A free, downloadable calendar is a great tool to help raise financial awareness and get your brand out there at the same time. Fill in important dates for taxes, Social Security, retirement planning and, of course, your firm’s upcoming events.

Ideas for calendars:

  • The 50-Something’s Guide to Retirement Preparedness: 2019 Edition (this would be a great addition to a toolkit, as well)
  • The Savvy Investor’s Guide to Important Dates of 2019

9. Fact Sheet

This one makes the list because of how well fact sheets can be used, but some shouldn’t even exist. Just know that not everything warrants a fact sheet. If your fact sheet is anything other than a bullet list of facts or an infographic of some sort, then it should probably just be a blog. I’ve seen too many fact sheets that are just blogs in disguise. (Check out our investment strategies fact sheet to see one at work. It’s short, to-the-point and valuable.)

Ideas for fact sheets

  • Important Financial Dates for the Month/Year
  • Everything You Need to Know About TCJA

8. Checklist

Everybody loves a good checklist. I’ve downloaded more than a few in my day. They can be incredibly helpful when you’re working in an area you’re not very familiar with (such as financial planning for most of the general public).

Ideas for checklists

  • Retirement Income Sources
  • Do You Qualify for the 199A Deduction?
  • The Definitive Financial Planning Checklist for 30-Somethings

7. Ebooks/White Papers

At one point in time, I’m pretty sure ebooks and white papers were different things, but now the terms are largely used interchangeably to describe any downloadable resource, generally between 2 and 100 pages in length (although you should shoot for 5 to 30 pages for yours – any less and people will feel cheated, any more and no one will read the whole thing). The only difference I see between the two now is that people tend to use “white paper” when they want to sound more formal and “ebook” when they want to sound less so. “White papers” tend to be an effective tool for B2B marketing (business to business), so these could be a good route when talking to business owners about taking over their 401(k) plan. To be honest, the typical consumer isn’t interested in reading a research paper on financial matters, even if they should care more about it. That’s where the term “ebook” (or guide, tutorial, how to, kit, etc.) comes in so handy.

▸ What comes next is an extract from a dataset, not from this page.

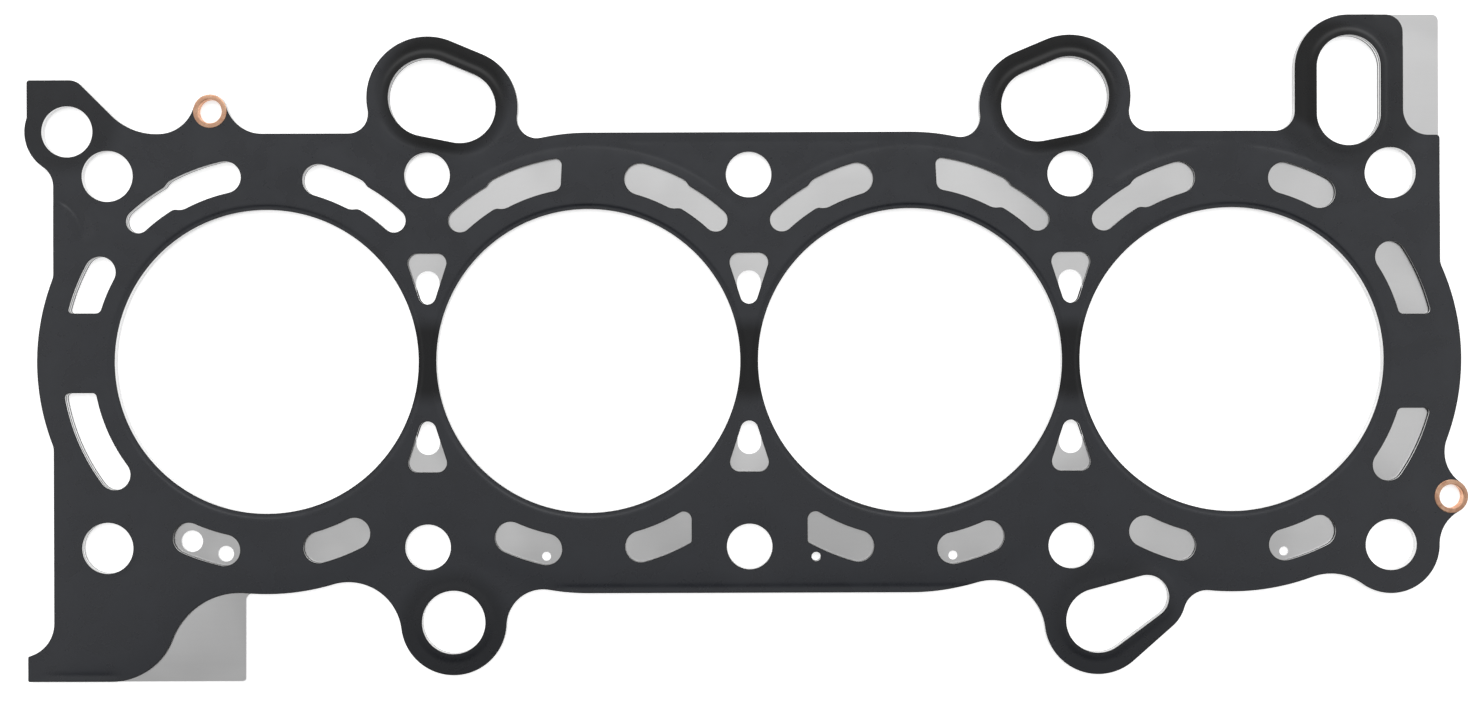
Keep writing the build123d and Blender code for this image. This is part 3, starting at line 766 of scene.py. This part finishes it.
def buildSheet(name, shapeName, pressed, sizes, finish, cadName=None, mirrorAt=None):
    # shapeName is the node whose outline and relief are used, cadName the node that it stands for
    shape = nodes[shapeName]
    low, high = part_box(shapeName)
    surface = surfaceOf(shape)
    loops = [refined(loop, sizes["edgeStep"]) for loop in cutEdges(shape)]
    rimCount = sum(len(loop) for loop in loops)
    relief = Relief(shape, surface, loops, sizes) if pressed else None
    thickness = sizes["thickness"] if pressed else high.z - low.z

    def isInside(point):
        return heightUnder(surface, point[0], point[1], high.z) is not None

    # the upper face has the fine points, and the one under it only those of the flats
    upper = triangles(loops, innerPoints(low, high, loops, sizes, relief, isInside), isInside)
    under = triangles(loops, innerPoints(low, high, loops, sizes, None, isInside), isInside)
    verts = []
    rim = []
    for (flatVerts, _, where), drop in ((upper, 0.0), (under, thickness)):
        z = relief.heights(flatVerts)[0] if pressed else np.full(len(flatVerts), high.z)
        verts += [(x, y, h - drop) for (x, y), h in zip(flatVerts, z)]
        edgeVerts = {where[i] for i in range(rimCount)}
        rim += [1.0 if i in edgeVerts else 0.0 for i in range(len(flatVerts))]
    first = len(upper[0])
    faces = upper[1] + [(first + c, first + b, first + a) for a, b, c in under[1]]
    below = {upper[2][i]: first + under[2][i] for i in range(rimCount)}
    sides = [side for face in upper[1] for side in sidesOf(face)]
    known = set(sides)
    faces += [(below[a], below[b], b, a) for a, b in sides if (b, a) not in known]
    if mirrorAt is not None:
        verts = [(x, y, 2 * mirrorAt - z) for x, y, z in verts]
        faces = [tuple(reversed(face)) for face in faces]
    mesh = bpy.data.meshes.new(name)
    mesh.from_pydata(verts, [], faces)
    # the rim attribute marks where the painted shade along the cut edges goes
    rimLayer = mesh.attributes.new("rim", "FLOAT", "POINT")
    rimLayer.data.foreach_set("value", rim)
    openEdges = smoothMesh(mesh, sizes["sharpAngle"])
    mesh.materials.append(finish)
    obj = bpy.data.objects.new(name, mesh)
    bpy.context.scene.collection.objects.link(obj)
    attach(obj, "root")
    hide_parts(cadName or shapeName)
    count = sum(len(face.vertices) - 2 for face in mesh.polygons)
    print(name, "made:", count, "triangles,", openEdges, "open edges")


centreLow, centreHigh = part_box("centre_sheet")
midPlane = (centreLow.z + centreHigh.z) / 2
buildSheet("upperSheet", "upper_sheet", True, sheetSet, coatedSteel)
buildSheet("lowerSheet", "upper_sheet", True, sheetSet, coatedSteel, "lower_sheet", midPlane)
buildSheet("centreSheet", "centre_sheet", False, sheetSet, bareSteel)
print("sheets finished")


# eyelets: one rolled ring shape, set on both ears
eyeletSizes = {
    "nodes": ("eyelet_left", "eyelet_right"),
    "holeRadius": 0.00345,
    "segments": 96,
    "wall": 0.00035,
    "roll": 0.00022,       # radius of the roll from the bore to the flange
    "rollSteps": 6,
    "flange": 0.0002,      # thickness of the flange
    "crown": 0.00008,      # how much the flange drops towards its rim
    "crownSteps": 8,
    "rimRound": (0.00006, 0.00004),      # how far the rim's upper and lower corners are drawn in
}


def eyeletOutline(sizes, width, height):
    # half section of the rolled ring, from the bore outwards, with the flange crowned
    half = height / 2
    roll = sizes["roll"]
    crown = sizes["crown"]
    top = []
    for i in range(sizes["rollSteps"] + 1):
        a = math.radians(180 - 90 * i / sizes["rollSteps"])
        top.append((roll + roll * math.cos(a), half - roll + roll * math.sin(a)))
    for i in range(1, sizes["crownSteps"]):
        t = i / sizes["crownSteps"]
        top.append((roll + (width - roll) * t, half - crown * t * t))
    upperCorner, lowerCorner = sizes["rimRound"]
    rim = half - sizes["flange"]
    top.append((width - upperCorner, half - crown))
    top.append((width, (half - crown + rim) / 2))
    top.append((width - lowerCorner, rim))
    top.append((sizes["wall"], rim))
    low = [(x, -z) for x, z in reversed(top)]
    return top + low


def makeProfile(points):
    curve = bpy.data.curves.new("eyeletSection", "CURVE")
    curve.dimensions = "3D"
    spline = curve.splines.new("POLY")
    spline.points.add(len(points) - 1)
    # taken backwards, so that the faces of the sweep look outwards
    for point, (x, z) in zip(spline.points, reversed(points)):
        point.co = (x, z, 0.0, 1.0)
    spline.use_cyclic_u = True
    obj = bpy.data.objects.new("eyeletSection", curve)
    bpy.context.scene.collection.objects.link(obj)
    return obj


eyeletInputs = {
    "Geometry": "NodeSocketGeometry",
    "Section": "NodeSocketObject",
    "Hole Radius": "NodeSocketFloat",
    "Segments": "NodeSocketInt",
    "Finish": "NodeSocketMaterial",
}


def eyeletTree():
    tree = bpy.data.node_groups.new("eyeletRings", "GeometryNodeTree")
    for name, kind in eyeletInputs.items():
        tree.interface.new_socket(name, in_out="INPUT", socket_type=kind)
    tree.interface.new_socket("Geometry", in_out="OUTPUT", socket_type="NodeSocketGeometry")
    start = addNode(tree, "NodeGroupInput")
    end = addNode(tree, "NodeGroupOutput")
    ring = addNode(tree, "GeometryNodeCurvePrimitiveCircle")
    section = addNode(tree, "GeometryNodeObjectInfo")
    sweep = addNode(tree, "GeometryNodeCurveToMesh")
    onPoints = addNode(tree, "GeometryNodeInstanceOnPoints")
    realize = addNode(tree, "GeometryNodeRealizeInstances")
    smooth = addNode(tree, "GeometryNodeSetShadeSmooth")
    finish = addNode(tree, "GeometryNodeSetMaterial")
    plug(
        tree,
        (start.outputs["Segments"], ring.inputs["Resolution"]),
        (start.outputs["Hole Radius"], ring.inputs["Radius"]),
        (start.outputs["Section"], section.inputs["Object"]),
        (ring.outputs["Curve"], sweep.inputs["Curve"]),
        (section.outputs["Geometry"], sweep.inputs["Profile Curve"]),
        (start.outputs["Geometry"], onPoints.inputs["Points"]),
        (sweep.outputs["Mesh"], onPoints.inputs["Instance"]),
        (onPoints.outputs["Instances"], realize.inputs["Geometry"]),
        (realize.outputs["Geometry"], smooth.inputs["Geometry"]),
        (smooth.outputs["Geometry"], finish.inputs["Geometry"]),
        (start.outputs["Finish"], finish.inputs["Material"]),
        (finish.outputs["Geometry"], end.inputs[0]),
    )
    return tree


def socketId(tree, name):
    for item in tree.interface.items_tree:
        if item.item_type == "SOCKET" and item.in_out == "INPUT" and item.name == name:
            return item.identifier


def makeEyelets(sizes):
    boxes = [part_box(name) for name in sizes["nodes"]]
    centres = [(low + high) / 2 for low, high in boxes]
    low, high = boxes[-1]
    width = (high.x - low.x) / 2 - sizes["holeRadius"]
    height = high.z - low.z
    section = makeProfile(eyeletOutline(sizes, width, height))
    seat = bpy.data.meshes.new("eyeletCentres")
    seat.from_pydata([tuple(c) for c in centres], [], [])
    holder = bpy.data.objects.new("eyeletHolder", seat)
    bpy.context.scene.collection.objects.link(holder)
    tree = eyeletTree()
    rings = holder.modifiers.new("rings", "NODES")
    rings.node_group = tree
    rings[socketId(tree, "Section")] = section
    rings[socketId(tree, "Hole Radius")] = sizes["holeRadius"]
    rings[socketId(tree, "Segments")] = sizes["segments"]
    rings[socketId(tree, "Finish")] = copper
    depsgraph = bpy.context.evaluated_depsgraph_get()
    mesh = bpy.data.meshes.new_from_object(holder.evaluated_get(depsgraph))
    bpy.data.objects.remove(holder)
    bpy.data.objects.remove(section)
    obj = bpy.data.objects.new("eyelets", mesh)
    bpy.context.scene.collection.objects.link(obj)
    return obj


eyelets = makeEyelets(eyeletSizes)
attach(eyelets, "root")
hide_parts(*eyeletSizes["nodes"])
print("eyelets made:", len(eyelets.data.vertices), "points")


# camera: straight down, as the photograph was taken
cameraSet = {
    "centre": (-0.00384, 0.00248),
    "faceHeight": 0.0014,
    "distance": 0.23,        # from the gasket's upper face
    "frameWidth": 0.4298,    # what the picture shows at that face
    "turn": -0.17,           # degrees
    "sensor": 36.0,
    "clipStart": 0.01,
}


def makeCamera(sizes):
    data = bpy.data.cameras.new("camera")
    data.sensor_width = sizes["sensor"]
    data.lens = sizes["sensor"] * sizes["distance"] / sizes["frameWidth"]
    data.clip_start = sizes["clipStart"]
    camera = bpy.data.objects.new("camera", data)
    camera.location = (*sizes["centre"], sizes["faceHeight"] + sizes["distance"])
    camera.rotation_euler = (0.0, 0.0, math.radians(sizes["turn"]))
    bpy.context.scene.collection.objects.link(camera)
    bpy.context.scene.camera = camera


makeCamera(cameraSet)

# floor: plain white sheet that keeps its shadow, lifted where the camera and reflections see it
floorSet = {"size": 8.0, "colour": (0.85, 0.85, 0.85), "lift": 0.60}


def makeFloorPaper(look):
    mat, tree, out = newMaterial("floorPaper")
    paper = addNode(tree, "ShaderNodeBsdfDiffuse")
    paper.inputs["Color"].default_value = (*look["colour"], 1.0)
    glow = addNode(tree, "ShaderNodeEmission")
    glow.inputs["Color"].default_value = (1.0, 1.0, 1.0, 1.0)
    ray = addNode(tree, "ShaderNodeLightPath")
    rays = [ray.outputs[name] for name in ("Is Camera Ray", "Is Glossy Ray", "Is Transmission Ray")]
    strength = mathNode(tree, "MULTIPLY", foldNodes(tree, "MAXIMUM", rays), look["lift"])
    together = addNode(tree, "ShaderNodeAddShader")
    plug(
        tree,
        (strength, glow.inputs["Strength"]),
        (paper.outputs[0], together.inputs[0]),
        (glow.outputs[0], together.inputs[1]),
        (together.outputs[0], out.inputs["Surface"]),
    )
    return mat


def makeFloor(sizes):
    side = sizes["size"] / 2
    corners = [(-side, -side, 0), (side, -side, 0), (side, side, 0), (-side, side, 0)]
    mesh = bpy.data.meshes.new("floor")
    mesh.from_pydata(corners, [], [(0, 1, 2, 3)])
    mesh.materials.append(makeFloorPaper(sizes))
    obj = bpy.data.objects.new("floor", mesh)
    bpy.context.scene.collection.objects.link(obj)
    return obj


floor = makeFloor(floorSet)

# soft light: an even tent, one wide bright panel towards the top of the picture, darker towards the bottom
lightSet = {
    "tent": 0.80,
    "panel": 1.80,           # added where the panel is
    "panelFrom": (0.35, 0.62),
    "dusk": -0.84,           # taken off towards the bottom of the picture
    "duskFrom": (-0.29, -0.49),
    "zenith": 0.10,          # a little more straight overhead
    "zenithFrom": (0.93, 0.99),
    "overhead": (0.20, 0.50),         # height at which all of these fade in
    "horizon": 0.25,         # added low down, where the cut edges look
}


def makeWorld(look):
    world = bpy.data.worlds.new("world")
    bpy.context.scene.world = world
    world.use_nodes = True
    tree = world.node_tree
    tree.nodes.clear()
    out = addNode(tree, "ShaderNodeOutputWorld")
    sky = addNode(tree, "ShaderNodeBackground")
    direction = addNode(tree, "ShaderNodeTexCoord")
    split = addNode(tree, "ShaderNodeSeparateXYZ")
    plug(tree, (direction.outputs["Generated"], split.inputs[0]))
    panel = rangeNode(tree, split.outputs["Y"], *look["panelFrom"], 0.0, look["panel"], True)
    dusk = rangeNode(tree, split.outputs["Y"], *look["duskFrom"], 0.0, look["dusk"], True)
    zenith = rangeNode(tree, split.outputs["Z"], *look["zenithFrom"], 0.0, look["zenith"], True)
    rise = rangeNode(tree, split.outputs["Z"], *look["overhead"], 0.0, 1.0, True)
    above = mathNode(tree, "MULTIPLY", foldNodes(tree, "ADD", [panel, dusk, zenith]), rise)
    horizon = rangeNode(tree, rise, 0.0, 1.0, look["horizon"], 0.0)
    level = foldNodes(tree, "ADD", [above, horizon, look["tent"]])
    plug(tree, (level, sky.inputs["Strength"]), (sky.outputs[0], out.inputs["Surface"]))


makeWorld(lightSet)
bpy.context.scene.view_settings.view_transform = "Standard"
print("stage, camera and lights set")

Ideas for ebooks/white papers

  • The Retiree’s Guide to Social Security
  • How to Pick a Retirement Planning Strategy

6. Worksheet

Worksheets are a great way to get visitors to really engage with your content. Whether it’s an editable PDF or a Word document, people love putting new information to practical use in their own lives. If you want to see a real-life worksheet in action, check out our recent one on how to rebrand your firm.

Ideas for worksheets

  • How Much Money Should You Save Every Month?
  • How to Identify Your Goals

5. Spreadsheet

This is where advisors shine. People look to you for expertise with the numbers, and if you can provide a spreadsheet that simplifies some complex calculations for them, people will use them for years to come. My wife and I still use the Larry Burkett monthly budgeting spreadsheet we got during our premarital counseling. Slap your logo on a spreadsheet you create and prospects will have very positive associations with your firm in the future.

Ideas for spreadsheets:

  • Monthly Budget
  • Yearly Budget
  • Retirement Budget Planner

4. Webinar

This one is hit or miss. Great webinars are in high demand. Bad webinars – not so much. Chances are you give presentations to clients and prospects all the time. Why not take one of those presentations, promote it for a few weeks and then offer it as a webinar to see who comes? Make sure to include some sort of special offer, such as an exclusive consultation, so you can follow up with people while they’re still thinking about the subject. As an added bonus, once you’ve done your webinar, you can put the recording on a landing page and offer it as an on-demand webinar that continues to capture leads. While webinars may require more work on the front end to set up (that’s why we provide Carson Partners with several premade webinars every year), their shelf life is more than worth the effort.

Ideas for webinars:

  • When Should You Claim Social Security?
  • Retirement Planning for Dummies

3. Toolkit

The term “kit” gets thrown around a lot in marketing, but a true kit will come with multiple types of resources: spreadsheets, worksheets, calculators, ebooks, etc. Until the term “kit” gets fully diluted by lazy marketers mislabeling ebooks, this one still ranks pretty high.

Ideas for toolkits

  • The Savvy Parent’s Toolkit for Building a Budget that Works
  • Retirement Preparedness Toolkit

2. Quiz

If Buzzfeed has taught us anything (other than a fun lesson in the ethics of journalism), it’s that people love taking quizzes. The difficulty with quizzes is deciding where you’ll put the gate to capture visitor info. Do you let them see the results without putting in their email? Quiz completion rates tend to nosedive at the lead capture form, but if you’re not capturing leads, why run the quiz in the first place? We currently have two examples: our Risk Tolerance Quiz (non-gated results) and the Retirement Readiness Quiz (gated). There are pros and cons of each, so make sure you think them through.

Ideas for quizzes

  • Where Should You Retire?
  • When Should You Retire?
  • How Much Risk Are You Comfortable With?

1. Calculator

Everybody loves calculators. They provide hard data while requiring very little effort on the part of the user. Plus, they’re fairly simple to build. If you can make an Excel spreadsheet, you can probably build a calculator using Gravity Forms (and if you’re not a Gravity Forms person, there’s always software like Outgrow). Don’t feel like your calculator has to be super complex. While a more Wade Pfau approach to calculators can provide great value, people still love those “When Can I Retire?” questionnaires.

Ideas for calculators

  • When Should You Claim Social Security?
  • How Long Will Your Savings Last in Retirement?
  • How Much Do You Need to Save to Retire?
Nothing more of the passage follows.